REQUIREMENT
Only the lines between the line with "for thing in" and the line with "bpy.context.view_layer.update()", together with those two lines themselves, are to be copied exactly.

═════ SUPPLIED INFORMATION ═════

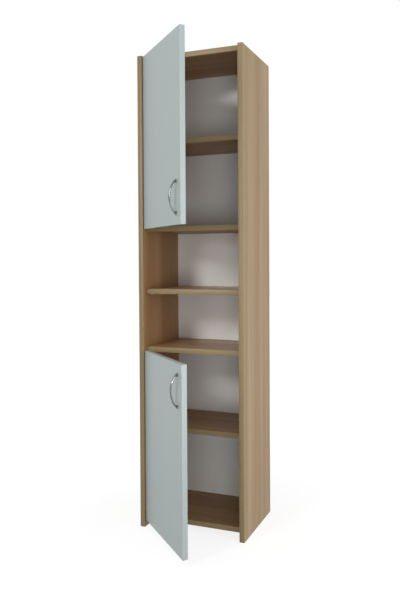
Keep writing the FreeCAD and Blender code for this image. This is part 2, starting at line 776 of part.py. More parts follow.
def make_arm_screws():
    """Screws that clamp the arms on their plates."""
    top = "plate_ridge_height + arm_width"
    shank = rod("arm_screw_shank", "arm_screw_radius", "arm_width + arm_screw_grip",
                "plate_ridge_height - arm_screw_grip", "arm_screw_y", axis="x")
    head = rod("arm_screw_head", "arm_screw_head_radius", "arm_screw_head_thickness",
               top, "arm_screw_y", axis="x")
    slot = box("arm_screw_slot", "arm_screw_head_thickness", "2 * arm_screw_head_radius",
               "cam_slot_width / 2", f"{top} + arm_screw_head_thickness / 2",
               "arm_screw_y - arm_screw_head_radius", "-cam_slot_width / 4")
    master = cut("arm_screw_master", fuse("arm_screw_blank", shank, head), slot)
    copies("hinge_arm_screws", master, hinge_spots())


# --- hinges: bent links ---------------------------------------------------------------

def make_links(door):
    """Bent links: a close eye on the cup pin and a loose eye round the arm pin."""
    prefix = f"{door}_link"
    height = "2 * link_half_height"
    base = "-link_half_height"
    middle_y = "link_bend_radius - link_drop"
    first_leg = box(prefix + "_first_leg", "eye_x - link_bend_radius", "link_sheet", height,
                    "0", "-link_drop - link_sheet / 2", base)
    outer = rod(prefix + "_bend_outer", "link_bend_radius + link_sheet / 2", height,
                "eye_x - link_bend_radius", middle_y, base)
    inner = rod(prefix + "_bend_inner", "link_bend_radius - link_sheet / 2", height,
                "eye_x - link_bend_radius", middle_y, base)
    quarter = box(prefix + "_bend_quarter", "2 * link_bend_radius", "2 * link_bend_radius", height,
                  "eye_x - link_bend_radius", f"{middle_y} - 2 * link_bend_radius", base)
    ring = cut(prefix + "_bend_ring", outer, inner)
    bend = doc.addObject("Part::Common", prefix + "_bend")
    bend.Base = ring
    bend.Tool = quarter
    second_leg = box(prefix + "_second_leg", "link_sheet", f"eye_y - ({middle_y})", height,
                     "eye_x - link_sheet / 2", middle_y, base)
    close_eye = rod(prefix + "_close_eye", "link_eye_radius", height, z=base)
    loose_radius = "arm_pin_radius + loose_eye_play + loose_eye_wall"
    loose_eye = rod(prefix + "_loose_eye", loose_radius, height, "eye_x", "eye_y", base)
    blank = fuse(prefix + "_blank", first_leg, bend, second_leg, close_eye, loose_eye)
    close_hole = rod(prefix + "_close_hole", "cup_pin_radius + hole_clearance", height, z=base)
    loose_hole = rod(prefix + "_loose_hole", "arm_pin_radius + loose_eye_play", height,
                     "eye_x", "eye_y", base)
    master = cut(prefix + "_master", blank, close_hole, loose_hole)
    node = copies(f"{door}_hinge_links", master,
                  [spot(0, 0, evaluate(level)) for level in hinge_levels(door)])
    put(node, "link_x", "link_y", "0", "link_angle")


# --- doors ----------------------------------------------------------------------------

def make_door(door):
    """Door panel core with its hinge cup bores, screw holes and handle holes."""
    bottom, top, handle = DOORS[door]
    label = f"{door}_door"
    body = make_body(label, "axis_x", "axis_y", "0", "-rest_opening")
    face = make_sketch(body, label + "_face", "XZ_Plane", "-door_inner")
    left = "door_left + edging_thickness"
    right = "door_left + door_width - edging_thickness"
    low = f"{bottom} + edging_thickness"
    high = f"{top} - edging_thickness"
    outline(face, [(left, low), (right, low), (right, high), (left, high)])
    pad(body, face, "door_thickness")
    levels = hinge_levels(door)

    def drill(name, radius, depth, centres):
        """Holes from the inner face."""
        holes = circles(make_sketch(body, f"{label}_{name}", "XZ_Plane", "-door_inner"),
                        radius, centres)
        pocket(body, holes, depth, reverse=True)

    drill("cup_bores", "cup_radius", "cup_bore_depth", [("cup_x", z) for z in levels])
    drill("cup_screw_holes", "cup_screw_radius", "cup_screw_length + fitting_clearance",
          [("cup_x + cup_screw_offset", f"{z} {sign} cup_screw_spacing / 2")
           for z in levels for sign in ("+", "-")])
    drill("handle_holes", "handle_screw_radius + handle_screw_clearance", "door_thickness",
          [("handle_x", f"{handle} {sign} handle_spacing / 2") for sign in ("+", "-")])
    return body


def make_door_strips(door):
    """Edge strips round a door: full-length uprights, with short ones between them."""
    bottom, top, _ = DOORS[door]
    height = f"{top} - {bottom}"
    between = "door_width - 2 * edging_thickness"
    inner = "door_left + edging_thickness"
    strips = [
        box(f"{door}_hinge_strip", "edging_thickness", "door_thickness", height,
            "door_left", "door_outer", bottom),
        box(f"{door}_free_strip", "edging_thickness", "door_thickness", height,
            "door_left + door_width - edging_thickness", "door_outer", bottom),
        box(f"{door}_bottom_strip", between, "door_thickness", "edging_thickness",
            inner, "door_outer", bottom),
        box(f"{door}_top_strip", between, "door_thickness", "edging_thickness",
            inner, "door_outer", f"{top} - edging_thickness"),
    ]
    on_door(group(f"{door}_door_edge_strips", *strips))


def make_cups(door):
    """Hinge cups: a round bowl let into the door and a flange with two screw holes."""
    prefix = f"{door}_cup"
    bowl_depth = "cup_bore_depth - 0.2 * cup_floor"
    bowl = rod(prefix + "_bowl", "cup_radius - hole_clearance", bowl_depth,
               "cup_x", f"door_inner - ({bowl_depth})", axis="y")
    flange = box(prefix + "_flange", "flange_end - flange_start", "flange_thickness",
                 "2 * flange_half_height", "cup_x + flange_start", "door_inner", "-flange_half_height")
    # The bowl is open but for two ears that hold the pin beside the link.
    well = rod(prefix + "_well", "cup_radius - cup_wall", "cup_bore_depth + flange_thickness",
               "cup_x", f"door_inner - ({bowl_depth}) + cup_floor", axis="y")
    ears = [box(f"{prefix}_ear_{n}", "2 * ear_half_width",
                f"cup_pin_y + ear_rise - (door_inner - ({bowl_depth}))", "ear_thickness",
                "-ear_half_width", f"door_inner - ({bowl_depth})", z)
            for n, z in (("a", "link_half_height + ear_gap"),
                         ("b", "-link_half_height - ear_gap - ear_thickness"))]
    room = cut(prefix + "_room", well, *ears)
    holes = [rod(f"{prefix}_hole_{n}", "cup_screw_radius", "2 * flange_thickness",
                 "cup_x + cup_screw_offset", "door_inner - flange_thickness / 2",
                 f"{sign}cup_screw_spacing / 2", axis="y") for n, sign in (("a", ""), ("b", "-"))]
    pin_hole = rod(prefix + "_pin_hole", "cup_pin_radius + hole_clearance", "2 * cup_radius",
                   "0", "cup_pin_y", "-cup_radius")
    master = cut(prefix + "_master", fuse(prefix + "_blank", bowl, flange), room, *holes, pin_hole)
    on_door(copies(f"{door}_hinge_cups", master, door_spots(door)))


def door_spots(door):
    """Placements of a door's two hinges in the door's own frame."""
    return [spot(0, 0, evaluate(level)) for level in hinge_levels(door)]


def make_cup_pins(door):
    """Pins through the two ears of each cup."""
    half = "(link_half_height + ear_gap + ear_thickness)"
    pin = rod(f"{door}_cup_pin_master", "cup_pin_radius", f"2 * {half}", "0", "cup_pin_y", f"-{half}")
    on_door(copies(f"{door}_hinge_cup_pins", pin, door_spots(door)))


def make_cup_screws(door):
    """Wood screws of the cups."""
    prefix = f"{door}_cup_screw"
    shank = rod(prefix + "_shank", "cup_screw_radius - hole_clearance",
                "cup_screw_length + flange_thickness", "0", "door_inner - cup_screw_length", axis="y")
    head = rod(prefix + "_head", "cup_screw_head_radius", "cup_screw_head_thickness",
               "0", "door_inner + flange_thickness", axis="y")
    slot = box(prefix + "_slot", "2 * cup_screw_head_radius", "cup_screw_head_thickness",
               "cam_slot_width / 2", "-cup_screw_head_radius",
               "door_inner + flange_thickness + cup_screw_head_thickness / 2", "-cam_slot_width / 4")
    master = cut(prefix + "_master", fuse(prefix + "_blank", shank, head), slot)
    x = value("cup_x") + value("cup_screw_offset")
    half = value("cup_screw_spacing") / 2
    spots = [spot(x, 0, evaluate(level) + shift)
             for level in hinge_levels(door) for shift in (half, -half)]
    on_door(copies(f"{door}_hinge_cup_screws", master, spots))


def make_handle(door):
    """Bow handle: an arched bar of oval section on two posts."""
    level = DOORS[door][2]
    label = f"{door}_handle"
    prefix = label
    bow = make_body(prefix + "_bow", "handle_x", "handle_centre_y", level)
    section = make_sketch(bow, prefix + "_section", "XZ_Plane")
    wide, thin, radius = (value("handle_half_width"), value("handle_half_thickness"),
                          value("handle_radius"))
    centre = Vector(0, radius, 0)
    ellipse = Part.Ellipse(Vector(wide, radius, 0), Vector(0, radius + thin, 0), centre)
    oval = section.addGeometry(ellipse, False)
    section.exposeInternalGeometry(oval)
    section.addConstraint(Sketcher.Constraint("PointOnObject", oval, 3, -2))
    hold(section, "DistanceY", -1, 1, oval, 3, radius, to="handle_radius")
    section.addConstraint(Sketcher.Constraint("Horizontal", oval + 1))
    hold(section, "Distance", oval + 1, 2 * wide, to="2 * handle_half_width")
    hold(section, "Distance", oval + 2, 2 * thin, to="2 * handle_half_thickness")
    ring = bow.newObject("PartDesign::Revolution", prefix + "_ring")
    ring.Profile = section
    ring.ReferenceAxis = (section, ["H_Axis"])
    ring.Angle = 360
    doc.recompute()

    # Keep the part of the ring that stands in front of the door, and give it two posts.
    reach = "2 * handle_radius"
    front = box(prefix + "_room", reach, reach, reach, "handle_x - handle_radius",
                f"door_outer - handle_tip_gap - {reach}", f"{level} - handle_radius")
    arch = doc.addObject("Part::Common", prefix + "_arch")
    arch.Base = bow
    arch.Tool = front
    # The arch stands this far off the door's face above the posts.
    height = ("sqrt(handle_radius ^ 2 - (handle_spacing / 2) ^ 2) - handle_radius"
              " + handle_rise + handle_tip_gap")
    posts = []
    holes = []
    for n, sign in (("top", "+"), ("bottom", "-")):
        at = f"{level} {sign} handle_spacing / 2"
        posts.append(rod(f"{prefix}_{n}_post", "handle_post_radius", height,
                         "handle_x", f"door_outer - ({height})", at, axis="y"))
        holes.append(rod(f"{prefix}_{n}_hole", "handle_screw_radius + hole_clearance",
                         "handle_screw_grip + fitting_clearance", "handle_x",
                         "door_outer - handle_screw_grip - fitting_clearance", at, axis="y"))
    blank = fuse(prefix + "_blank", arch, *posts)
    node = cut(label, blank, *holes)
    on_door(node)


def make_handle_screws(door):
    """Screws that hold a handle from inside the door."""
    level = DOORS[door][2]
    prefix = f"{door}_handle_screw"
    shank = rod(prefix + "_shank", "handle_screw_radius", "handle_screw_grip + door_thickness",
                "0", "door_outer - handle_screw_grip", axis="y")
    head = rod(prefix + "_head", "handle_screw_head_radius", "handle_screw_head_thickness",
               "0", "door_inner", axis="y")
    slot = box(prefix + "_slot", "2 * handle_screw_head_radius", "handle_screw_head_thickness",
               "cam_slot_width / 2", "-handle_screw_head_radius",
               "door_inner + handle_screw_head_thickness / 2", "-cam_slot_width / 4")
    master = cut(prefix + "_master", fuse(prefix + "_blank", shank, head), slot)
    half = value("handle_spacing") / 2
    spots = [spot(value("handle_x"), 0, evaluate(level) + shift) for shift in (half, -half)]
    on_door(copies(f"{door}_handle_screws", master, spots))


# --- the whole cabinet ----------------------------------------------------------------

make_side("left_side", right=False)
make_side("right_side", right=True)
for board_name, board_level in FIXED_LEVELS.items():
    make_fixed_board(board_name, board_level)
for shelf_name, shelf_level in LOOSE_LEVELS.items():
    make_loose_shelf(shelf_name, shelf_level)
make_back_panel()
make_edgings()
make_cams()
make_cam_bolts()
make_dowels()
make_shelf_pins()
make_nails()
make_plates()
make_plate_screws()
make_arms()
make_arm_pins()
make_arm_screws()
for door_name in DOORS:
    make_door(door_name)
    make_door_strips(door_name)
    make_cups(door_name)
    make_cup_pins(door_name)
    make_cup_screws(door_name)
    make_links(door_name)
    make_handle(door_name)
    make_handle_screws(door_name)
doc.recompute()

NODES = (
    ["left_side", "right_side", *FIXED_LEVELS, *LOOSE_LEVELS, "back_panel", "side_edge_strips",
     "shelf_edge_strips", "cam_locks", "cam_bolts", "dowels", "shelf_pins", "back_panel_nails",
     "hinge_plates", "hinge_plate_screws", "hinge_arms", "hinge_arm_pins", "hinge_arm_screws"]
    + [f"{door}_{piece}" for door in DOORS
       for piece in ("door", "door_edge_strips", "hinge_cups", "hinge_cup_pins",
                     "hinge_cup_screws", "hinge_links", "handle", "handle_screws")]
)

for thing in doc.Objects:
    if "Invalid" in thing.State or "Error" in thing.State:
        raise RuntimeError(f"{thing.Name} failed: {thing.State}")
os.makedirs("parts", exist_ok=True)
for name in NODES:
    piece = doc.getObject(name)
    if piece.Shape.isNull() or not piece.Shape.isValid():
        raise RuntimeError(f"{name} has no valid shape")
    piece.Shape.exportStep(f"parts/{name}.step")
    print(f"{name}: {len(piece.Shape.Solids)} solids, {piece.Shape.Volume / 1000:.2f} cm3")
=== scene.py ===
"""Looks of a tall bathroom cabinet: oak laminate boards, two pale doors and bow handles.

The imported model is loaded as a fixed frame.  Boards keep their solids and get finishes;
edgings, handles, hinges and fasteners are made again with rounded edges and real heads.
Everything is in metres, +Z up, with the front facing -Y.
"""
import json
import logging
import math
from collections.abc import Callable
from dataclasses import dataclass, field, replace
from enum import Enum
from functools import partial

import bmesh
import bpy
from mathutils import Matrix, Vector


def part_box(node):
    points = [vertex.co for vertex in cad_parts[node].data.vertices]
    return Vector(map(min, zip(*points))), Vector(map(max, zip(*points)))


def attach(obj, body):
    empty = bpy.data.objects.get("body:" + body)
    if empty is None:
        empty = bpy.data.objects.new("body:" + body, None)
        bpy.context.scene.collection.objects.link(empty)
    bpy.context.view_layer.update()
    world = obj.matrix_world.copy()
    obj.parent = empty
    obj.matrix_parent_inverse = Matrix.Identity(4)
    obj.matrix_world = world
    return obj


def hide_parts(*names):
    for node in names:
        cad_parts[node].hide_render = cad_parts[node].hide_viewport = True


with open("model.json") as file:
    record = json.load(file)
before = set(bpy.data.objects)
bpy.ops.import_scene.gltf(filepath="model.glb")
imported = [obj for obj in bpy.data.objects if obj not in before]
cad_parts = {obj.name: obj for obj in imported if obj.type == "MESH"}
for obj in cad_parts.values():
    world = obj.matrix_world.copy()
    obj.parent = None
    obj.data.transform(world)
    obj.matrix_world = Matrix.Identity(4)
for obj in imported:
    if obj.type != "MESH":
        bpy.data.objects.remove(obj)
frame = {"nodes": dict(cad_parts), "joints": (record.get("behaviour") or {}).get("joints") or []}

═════

FULL SOLUTION
for thing in doc.Objects:
    if "Invalid" in thing.State or "Error" in thing.State:
        raise RuntimeError(f"{thing.Name} failed: {thing.State}")
os.makedirs("parts", exist_ok=True)
for name in NODES:
    piece = doc.getObject(name)
    if piece.Shape.isNull() or not piece.Shape.isValid():
        raise RuntimeError(f"{name} has no valid shape")
    piece.Shape.exportStep(f"parts/{name}.step")
    print(f"{name}: {len(piece.Shape.Solids)} solids, {piece.Shape.Volume / 1000:.2f} cm3")
=== scene.py ===
"""Looks of a tall bathroom cabinet: oak laminate boards, two pale doors and bow handles.

The imported model is loaded as a fixed frame.  Boards keep their solids and get finishes;
edgings, handles, hinges and fasteners are made again with rounded edges and real heads.
Everything is in metres, +Z up, with the front facing -Y.
"""
import json
import logging
import math
from collections.abc import Callable
from dataclasses import dataclass, field, replace
from enum import Enum
from functools import partial

import bmesh
import bpy
from mathutils import Matrix, Vector


def part_box(node):
    points = [vertex.co for vertex in cad_parts[node].data.vertices]
    return Vector(map(min, zip(*points))), Vector(map(max, zip(*points)))


def attach(obj, body):
    empty = bpy.data.objects.get("body:" + body)
    if empty is None:
        empty = bpy.data.objects.new("body:" + body, None)
        bpy.context.scene.collection.objects.link(empty)
    bpy.context.view_layer.update()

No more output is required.